I bent down and looked him in the face. His grin was so wide, it was almost as big as my own. I picked him up in the tight, tight, tight hug he loves so much and lifted him right off the ground. I couldn't have been happier.
And what made it so great was that he was happy that I was happy. We connected so well. It was absolutely perfect. I couldn't have cared less what the letter said at that point. It was that moment, that living, breathing, laughing, smiling, fucking perfect instant in time...that was all that I needed.
Although the free meal at the Mandarin is good too.

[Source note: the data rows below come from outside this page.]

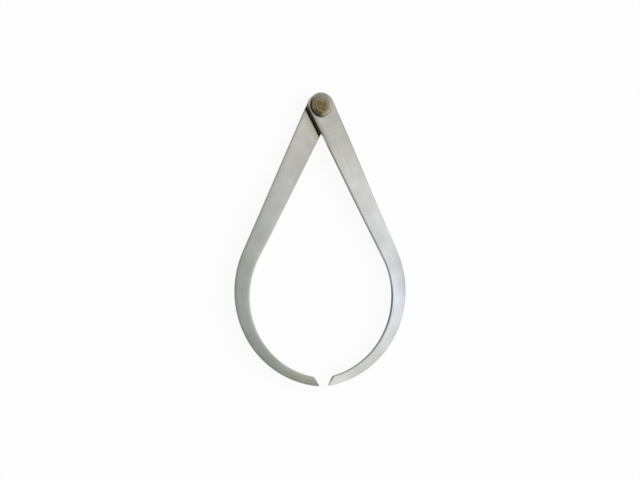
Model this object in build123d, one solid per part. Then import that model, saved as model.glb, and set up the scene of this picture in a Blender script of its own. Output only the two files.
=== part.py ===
from build123d import *
import os
from math import asin, cos, degrees, radians, sin, sqrt

# Firm-joint outside caliper, lying on its back. The joint's centre is the origin, the legs
# point towards -Y and +Z looks up out of the front. The leg on the -X side is the rear one
# and stays still. The leg on the +X side lies over it and turns about +Z.
# All lengths are in millimetres and all angles in degrees.

# Legs: one flat steel blank, used twice, the second one turned over
REACH = 200.0           # joint's centre to the measuring point, before its corner is rounded
POINT_GAP = 6.3         # from one measuring point to the other, as the legs stand
LEG_THICK = 3.0
HEAD_RADIUS = 9.5       # round end of a leg at the joint
LEG_LEAN = 25.9         # middle of the straight stretch, from the caliper's centre line
LEG_TAPER = 3.3         # between the two edges of the straight stretch
OUTER_RUN = 119.0       # straight stretch of the outer edge, before the bow
INNER_RUN = 118.5       # straight stretch of the inner edge, before the bow
POINT_FACE = 7.9        # slanting cut that ends a leg
POINT_SLANT = 30.0      # slope of that cut, from the caliper's centre line
POINT_ROUND = 0.5       # corner that touches the work
HEEL_ROUND = 1.2        # blunt corner at the other end of the cut
EDGE_BEVEL = 0.5        # eased edges all round a leg

# Set bend: brings each leg from its own level at the joint to the level they share
SET_START = 22.0        # from the joint's centre
SET_LENGTH = 75.0

# Joint: brass rivet, spread at both ends into the coned seats of the two outer washers
SHANK_RADIUS = 3.2
SHANK_FIT = 0.05        # between the shank and every bore that it passes
SPREAD_RADIUS = 4.3     # spread end of the rivet, where it leaves its seat
SPREAD_PROUD = 0.2      # how far that end stands out of the washer
SPREAD_BEVEL = 0.12
SEAT_DEPTH = 1.4        # coned seat in a washer
SEAT_FIT = 0.03         # between the spread end and its seat
WASHER_RADIUS = 7.8
WASHER_THICK = 2.6
WASHER_RIM = 0.8        # upright part of the edge, below the cone
WASHER_TOP_RADIUS = 5.2 # flat ring round the seat
LINER_RADIUS = 7.8      # thin washer between the legs
LINER_THICK = 0.4

# Levels of the stack, from the face that the joint rests on
REAR_WASHER_Z = SPREAD_PROUD
REAR_LEG_Z = REAR_WASHER_Z + WASHER_THICK
LINER_Z = REAR_LEG_Z + LEG_THICK
FRONT_LEG_Z = LINER_Z + LINER_THICK
FRONT_WASHER_Z = FRONT_LEG_Z + LEG_THICK
STACK_HEIGHT = FRONT_WASHER_Z + WASHER_THICK + SPREAD_PROUD
MIDDLE_Z = LINER_Z + LINER_THICK / 2

BORE_RADIUS = SHANK_RADIUS + SHANK_FIT


def direction(angle):
    """Unit vector in plan, down the leg, at an angle from the centre line towards -X."""
    return Vector(-sin(radians(angle)), -cos(radians(angle)))


def outer_side(angle):
    """Unit vector in plan, square to the leg and away from the other leg."""
    return Vector(-cos(radians(angle)), sin(radians(angle)))


def leg_outline():
    """Plan of the rear leg: round head, two edges that close in, the bow and the point."""
    outer_lean = LEG_LEAN - LEG_TAPER / 2
    inner_lean = LEG_LEAN + LEG_TAPER / 2
    point = Vector(-POINT_GAP / 2, -sqrt(REACH**2 - (POINT_GAP / 2) ** 2))
    heel = point - direction(-POINT_SLANT) * POINT_FACE

    outer_start = outer_side(outer_lean) * HEAD_RADIUS
    inner_start = outer_side(inner_lean) * -HEAD_RADIUS
    outer_edge = Line(outer_start, outer_start + direction(outer_lean) * OUTER_RUN)
    inner_edge = Line(inner_start, inner_start + direction(inner_lean) * INNER_RUN)
    outer_bow = TangentArc(outer_edge @ 1, point, tangent=outer_edge % 1)
    inner_bow = TangentArc(inner_edge @ 1, heel, tangent=inner_edge % 1)
    head = ThreePointArc(inner_start, direction(LEG_LEAN) * -HEAD_RADIUS, outer_start)
    cut = Line(point, heel)

    plan = make_face([head, outer_edge, outer_bow, cut, inner_bow, inner_edge])
    for corner, radius in ((point, POINT_ROUND), (heel, HEEL_ROUND)):
        plan = fillet(plan.vertices().sort_by_distance(corner)[0], radius)
    return plan


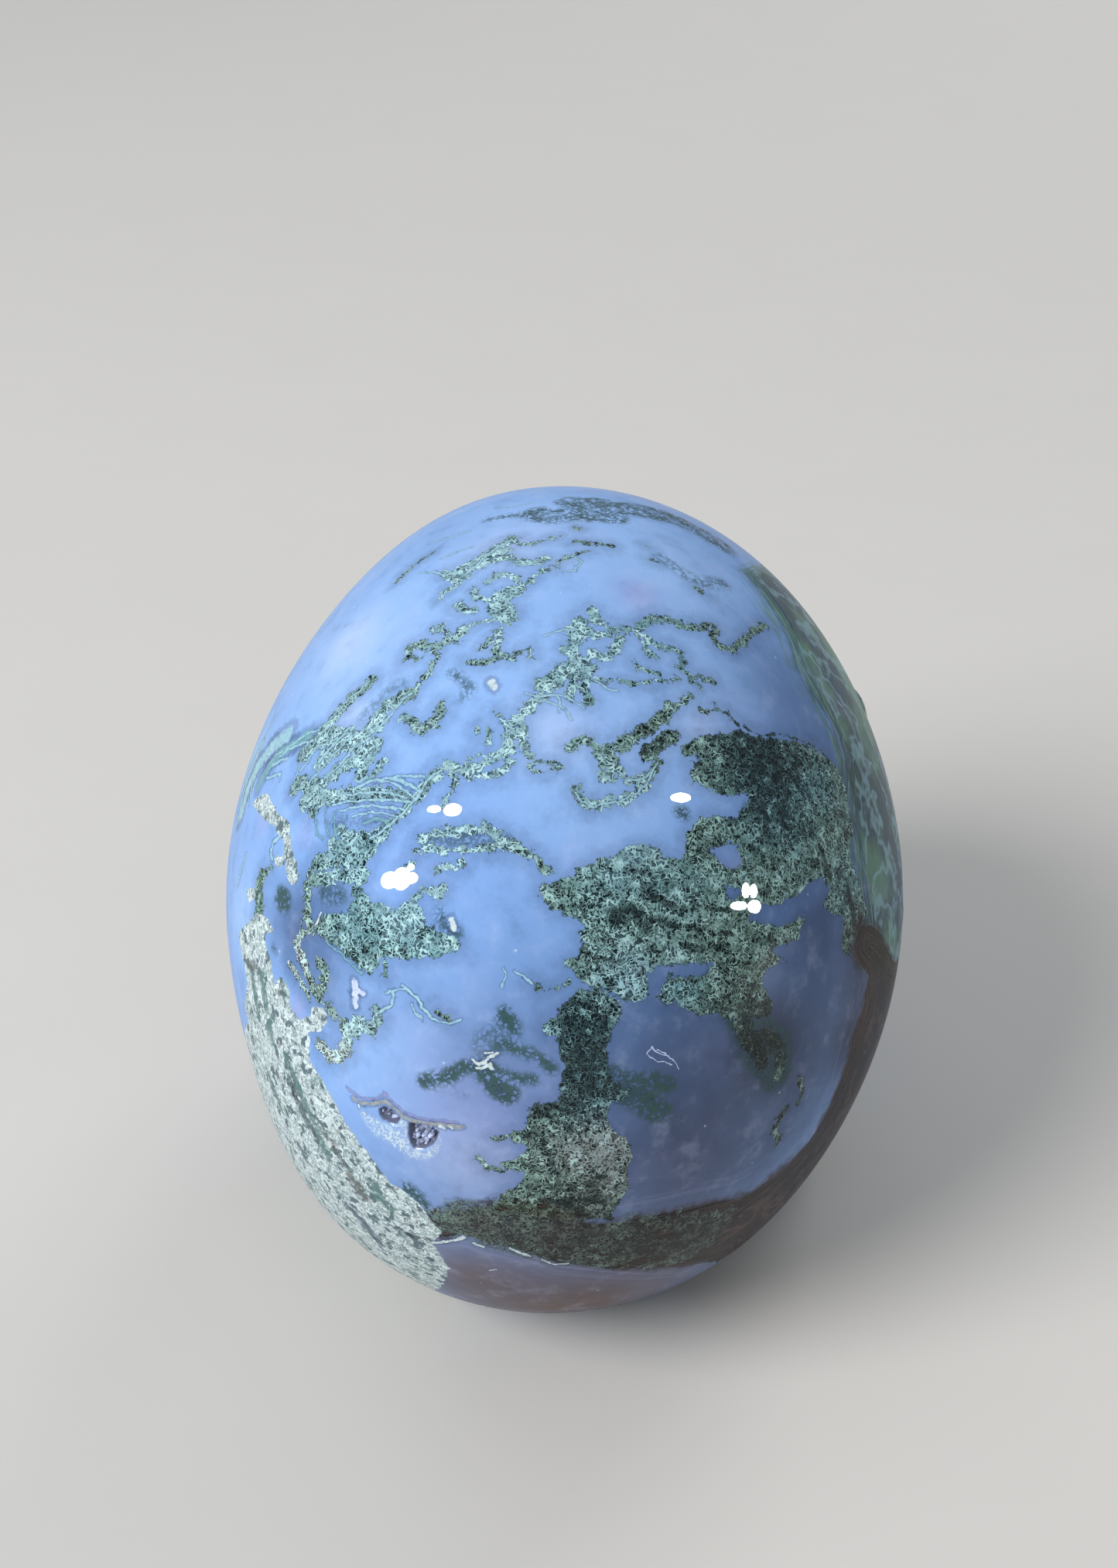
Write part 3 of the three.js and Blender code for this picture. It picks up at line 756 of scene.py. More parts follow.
class StoneColours(PropertyGroup):
    """Colours of the stone."""

    body: colour_setting("Body", "Milky blue of the clear stone", 119, 157, 212)
    # Pale Body is partly the stone's pale blue and partly painted light, on the crown and on the side toward
    # the key light.
    pale_body: colour_setting("Pale Body", "Lightest blue clouds", 146, 182, 230)
    violet_body: colour_setting("Violet Body", "Warmer clouds, low at the back", 138, 140, 192)
    # Slate is partly dark blue stone and partly painted shade: the painted shadow round the moss and its
    # threads, and the dark clouds on the side away from the key light.
    slate: colour_setting("Slate", "Dark blue stone in front of deep moss", 46, 62, 98)
    # Smoke is partly dark grey stone and partly painted shade, low on the side away from the key light.
    smoke_and_shade: colour_setting("Smoke", "Dark grey stone, low on one side", 50, 54, 76)
    # Clay is partly brownish stone and partly a painted reflection of brown surroundings, at the foot.
    clay_and_reflection: colour_setting("Clay", "Brownish grey stone at the foot", 96, 78, 70)
    veil: colour_setting("Veil", "Whitish veils and hairlines", 190, 204, 236)
    rose: colour_setting("Rose", "Rosy brown lines", 150, 154, 200)
    mint: colour_setting("Mint Moss", "Palest moss threads", 150, 192, 206)
    frost: colour_setting("Frost", "Bright tips of the palest moss threads", 186, 222, 222)
    teal: colour_setting("Teal Moss", "Bluish moss threads", 112, 160, 170)
    sage: colour_setting("Sage Moss", "Grey-green moss threads", 124, 158, 146)
    beige: colour_setting("Beige Moss", "Brownish grey moss threads", 150, 156, 156)
    drab: colour_setting("Drab Moss", "Dull moss low down", 88, 92, 80)
    fern: colour_setting("Fern", "Green veins in the crust", 88, 132, 120)
    # Moss Shade colours the gaps between the threads, and with Deep Moss also the painted shadow round them.
    moss_dark: colour_setting("Moss Shade", "Gaps between moss threads", 8, 21, 25)
    deep_moss: colour_setting("Deep Moss", "Moss seen through the stone", 28, 47, 52)
    chalk: colour_setting("Chalk", "White crust", 200, 216, 218)
    crust_shade: colour_setting("Crust Shade", "Gaps between the curls of the crust", 66, 88, 98)
    umber: colour_setting("Umber", "Brown flecks in the crust", 104, 92, 80)
    # Olive and Dark Umber are partly moss and partly a painted reflection of brown surroundings, in the band
    # round the foot. Olive also colours the painted shadow round the curls there.
    olive: colour_setting("Olive Band", "Dark band round the foot", 18, 16, 10)
    umber_dark_and_reflection: colour_setting("Dark Umber", "Brown in the band round the foot", 44, 32, 20)
    side: colour_setting("Side Olive", "Streaky olive moss along one side", 78, 116, 84)
    side_dark: colour_setting("Dark Side Olive", "Shade in the streaky moss along one side", 34, 58, 48)
    crystal: colour_setting("Crystals", "Crystals in the little pocket", 100, 106, 130)


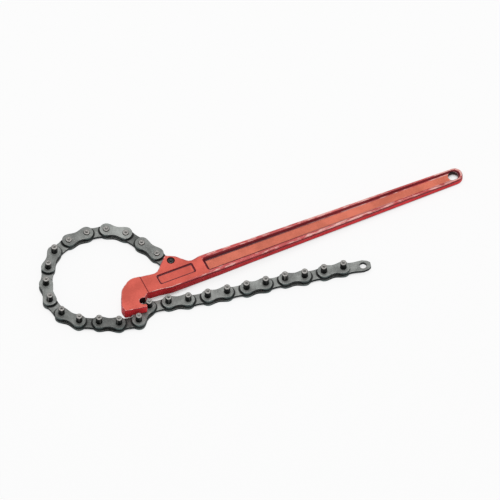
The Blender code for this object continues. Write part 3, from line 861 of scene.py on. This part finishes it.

p.s. While I am enjoying a great day, my poor sister-in-law is not. Her beloved cat is very ill, and it looks like they are going to lose her. It hurts my heart, and I wish I could help. I can't help but look at my own Morphie, who just keeps on keepin' on. I worry about him, and I can't imagine what I will do when he is gone. I know this will break Holly a little, and it makes me cry for her. So, Holly, I am sending all my happy thoughts, and good juju your way. I hope they can help, even just a little.
Rosie N. Grey
The N stands for "nice way to end a week."